In other words the portrayed “tribalism”, outlets marginalize disenfranchised voters between disenfranchised Democrats and Republicans due to Trump’s upset of Clinton in 2016 election cycle over authenticity of candidates as Clinton, J Bush, Rubio, Kasich, Cruz, and includes Pence among others  who adhere to the “fiscal conservative”, “social conservative”, and “moderate conservative” imaging and branding of the Republican Party possess “character” and “principle” albeit are not authentic given once elected adheres to globalization, W. Bush installed 9/11 security measures to maintain open border policies, and expansionist foreign policy, and they are using the threat of Trump’s impeachment for the 2018 mid-term election cycle.

Thus far, I’m compelled to stick to my previous assessment of 2018-2020 found here

Therefore, if we’re going to evaluate political ideologies, 2018 is largely a skirmish that determines how intense the 2020 election cycle will be.

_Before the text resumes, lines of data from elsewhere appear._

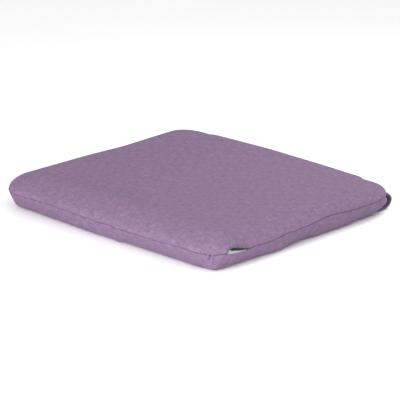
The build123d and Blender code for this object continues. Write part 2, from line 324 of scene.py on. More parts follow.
# One panel as rings of points from the seam to its middle, the middle point, and the same laid flat. The
# flat pattern is the seam line moved in by the run, less the length of wall that is still to go.
def panelSurface(top, inset=0.0, skin=True, rings=ringsWall, flats=ringsFlat, count=around, pocket=0.0):
    u = (columnPlaces(count) if skin else np.arange(count) / count)[None, :]
    v = np.linspace(0, 1, rings)[:, None] ** (1.7 if top else 1.2)      # rings gather towards the seam
    u, v = np.broadcast_arrays(u, v)
    p, n = outline(0.0, u)
    hollow = smooth(zipSlot["half"] + zipSlot["pocketPast"] - np.abs(p[..., 0]), 0, zipSlot["pocketFade"])
    deeper = inset + pocket * hollow * smooth(n[..., 1], *zipSlot["facing"]) * (1 - smooth(v, 0.5, 0.8))
    wall = (topWall if top else bottomWall)(u, v, deeper, skin)
    steps = np.linalg.norm(np.diff(wall, axis=0), axis=2)
    gone = np.concatenate([np.zeros((1, count)), np.cumsum(steps, 0)])
    edge, _ = outline(0.0, u[-1:])
    reach = np.linalg.norm(wall[-1:, :, :2] - edge, axis=2)
    cut, _ = outline(reach - (gone[-1:] - gone), u)
    level = padForm["height"] - inset if top else inset

    # Heights inside the wall: level below, and on top a shallow dish, a bell-shaped valley and the drift.
    def flatZ(x, y, start, t):
        f = padForm
        if not top:
            return start + (level - start) * smooth(t, 0, 0.04)
        dish = f["dish"] * (1 - (x / f["halfWidth"]) ** 2) * (1 - (y / f["halfDepth"]) ** 2)
        valley = f["valley"] * np.exp(-((y / mm - f["valleyY"]) / f["valleyHalf"]) ** 2)
        dish = dish + valley * smooth(x / mm, f["valleyEnd"], f["valleyFull"])
        drift = sum(size * waveNoise(x, y, wavelength, seed) for size, wavelength, seed in f["drift"])
        rise = f["rimRise"] - dish + drift * smooth(t, 0, 0.3)
        return level - f["rimGap"] + rise * smooth(t, 0, 0.22) + sagged(x, y)

    flat = closeIn(wall[-1], flatZ, flats)
    grid = np.concatenate([wall, flat])
    if not top:
        lift = dentLift(grid[..., 0], grid[..., 1])
        grid[..., 2] = np.maximum(grid[..., 2], lift + inset * (lift > 0))
    centre = np.array([[0, 0, flatZ(np.zeros(1), np.zeros(1), flat[-1, :1, 2], np.ones(1))[0]]])
    return grid, centre, np.concatenate([cut, flat[..., :2]])


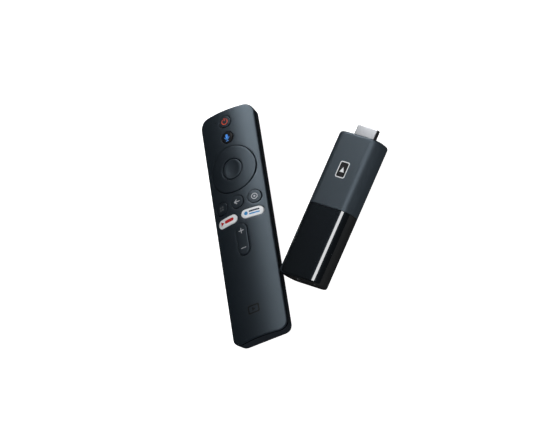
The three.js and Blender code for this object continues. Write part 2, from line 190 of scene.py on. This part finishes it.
M_CHIP = plastic("chip_package", (0.012, 0.012, 0.013), 0.5)
M_PCB = plastic("solder_mask", (0.010, 0.085, 0.035), 0.35, grain=1800.0)
M_RUBBER = plastic("silicone_pad", (0.030, 0.030, 0.034), 0.8)
M_PAD = plastic("thermal_pad", (0.24, 0.34, 0.42), 0.85)
M_INNER = plastic("inner_plastic", (0.022, 0.023, 0.025), 0.6)
M_CELL = plastic("cell_jacket", (0.012, 0.013, 0.015), 0.45, grain=600.0)
M_WINDOW = plastic("infrared_window", (0.012, 0.003, 0.005), 0.07, bump=0.005, vary=0.02)
M_LENS = plastic("dark_lens", (0.03, 0.02, 0.05), 0.1, bump=0.0, vary=0.02)
M_PIPE = plastic("light_guide", (0.75, 0.78, 0.8), 0.12, vary=0.03)
I_RED = ink("ink_orange_red", (0.85, 0.085, 0.030))
I_WHITE = ink("ink_white", (0.86, 0.88, 0.90))
I_DIM = ink("ink_grey", (0.10, 0.11, 0.12))
I_BLUE = ink("ink_blue", (0.085, 0.34, 0.98))
I_KEYS = ink("ink_key_grey", (0.46, 0.48, 0.51))
I_BLACK = ink("ink_black", (0.002, 0.002, 0.0025), 0.4)
I_PILLRED = ink("ink_red", (0.55, 0.02, 0.02))
I_NAVY = ink("ink_navy", (0.015, 0.03, 0.06))
I_SKY = ink("ink_sky_blue", (0.02, 0.24, 0.55))
I_TONE = ink("ink_tone_on_tone", (0.0025, 0.003, 0.0035), 0.5)


# ------------------------------------------------------------------ outlines: rounded rectangles with per-corner radii
class RR:
    """Rounded rectangle: centre, size and radii [right-top, left-top, left-bottom, right-bottom]."""

    def __init__(self, cx, cy, w, h, radii, k=10):
        self.cx, self.cy, self.w, self.h, self.k = cx, cy, w, h, k
        self.r = list(radii) if isinstance(radii, (list, tuple)) else [radii] * 4

    def pts(self, inset=0.0):
        out = []
        w, h = self.w / 2 - inset, self.h / 2 - inset
        for i, (sx, sy) in enumerate(((1, 1), (-1, 1), (-1, -1), (1, -1))):
            r = max(self.r[i] - inset, 0.02)
            for j in range(self.k + 1):
                a = math.radians(i * 90 + j * 90 / self.k)
                out.append((self.cx + sx * (w - r) + r * math.cos(a), self.cy + sy * (h - r) + r * math.sin(a)))
        return out

    def sd(self, x, y):
        dx, dy = x - self.cx, y - self.cy
        i = (0 if dx >= 0 else 1) if dy >= 0 else (3 if dx >= 0 else 2)
        r = self.r[i]
        qx, qy = abs(dx) - self.w / 2 + r, abs(dy) - self.h / 2 + r
        return min(max(qx, qy), 0.0) + math.hypot(max(qx, 0.0), max(qy, 0.0)) - r


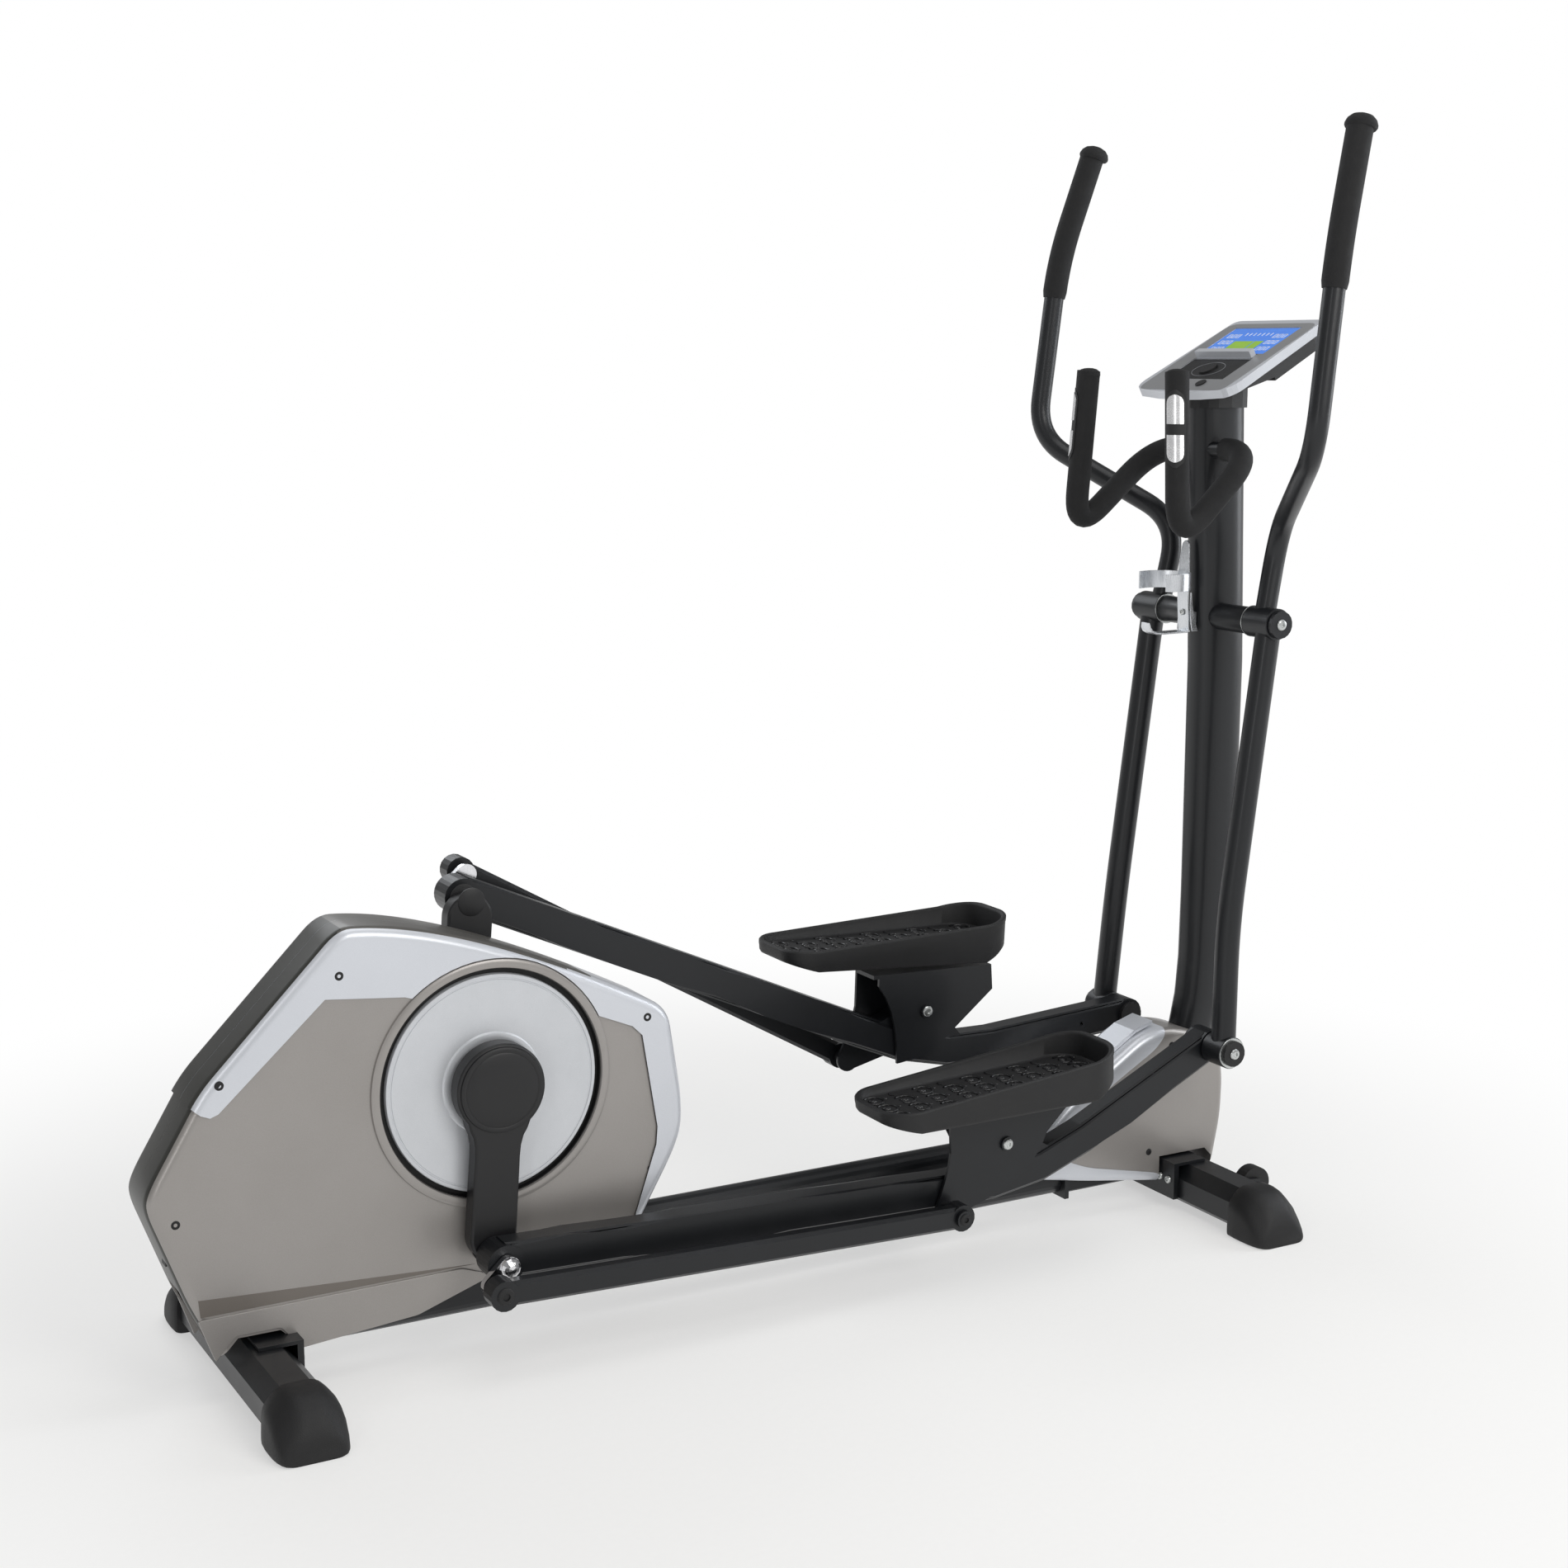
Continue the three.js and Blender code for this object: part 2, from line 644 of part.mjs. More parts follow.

The 2020 election cycle is shaping into an Republican electoral bloodbath akin to the 2008 election cycle.

Republican Leaderships indifference and arrogance is going to cost them particularly in 2020, and they won’t really worry until voters realize their imaging and branding determines their intellectual wing’s assessment of “character and principle”.

Clearly, Democrats don’t mind given the ultimately consequence leads to an Democratic House-Senate and Presidency.

The real question becomes if either Party is beyond redemption, or a Independent Party finally gets its idealism out of the sky to pick a State to become its base of operations to expand from? Their model thus far amounts to “an attack in all directions is in point of fact an attack in no direction”. Claiming the moon as the Independent Party stronghold doesn’t do much good if you can’t stand on it. The model is a major pet peeve for me that’s beyond aggravating.